Coal miners operating in Mongolia are betting on China's massive 'One Belt, One Road' program to improve access to existing markets in China and Russia and enter new ones as far afield as Eastern Europe.
Although Chinese demand for coking coal, or metallurgical coal – a key steelmaking ingredient – has recovered, infrastructure constraints in Mongolia, particularly a lack of rail capacity continues to cause 'bottlenecks' and delays in getting product to markets, said David Paull, managing director of ASX-listed Aspire Mining Ltd.
In the longer term, China's efforts to re-invent the Silk Road trading route for the modern era, connecting Asia to the Middle East and Europe will shift the balance.
"One Belt, One Road and investment in Mongolian rail will provide capacity' allowing greater penetration of the Chinese and Russian markets 'and eventually Eastern Europe," Paull told CNBC in a telephone interview on Feb. 21.
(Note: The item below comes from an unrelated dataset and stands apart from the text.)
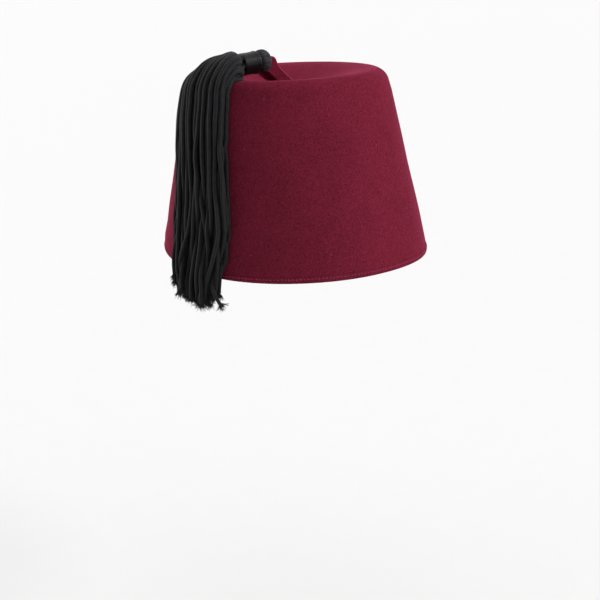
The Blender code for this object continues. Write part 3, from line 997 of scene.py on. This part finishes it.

Despite the longer-term appeal of new growth markets, Mongolian-focused miners like Aspire remain cautious.
"The coking coal market certainly has stabilized," Paull said. "The capital markets were completely closed to us" during the depths of the commodity price collapse in 2014.
"We reduced ourselves to a skeleton crew to keep ourselves in the game. We're still very much in that mode but more confident in sources of funding if you can point to the fact you can move to the development stage quickly."
In the near term, China's ban on North Korean coal imports is boosting demand for Mongolian coking coal, said Thomas Hugger, founder and CEO of Asia Frontier Capital. "Naturally, Mongolia should be the main beneficiary of this."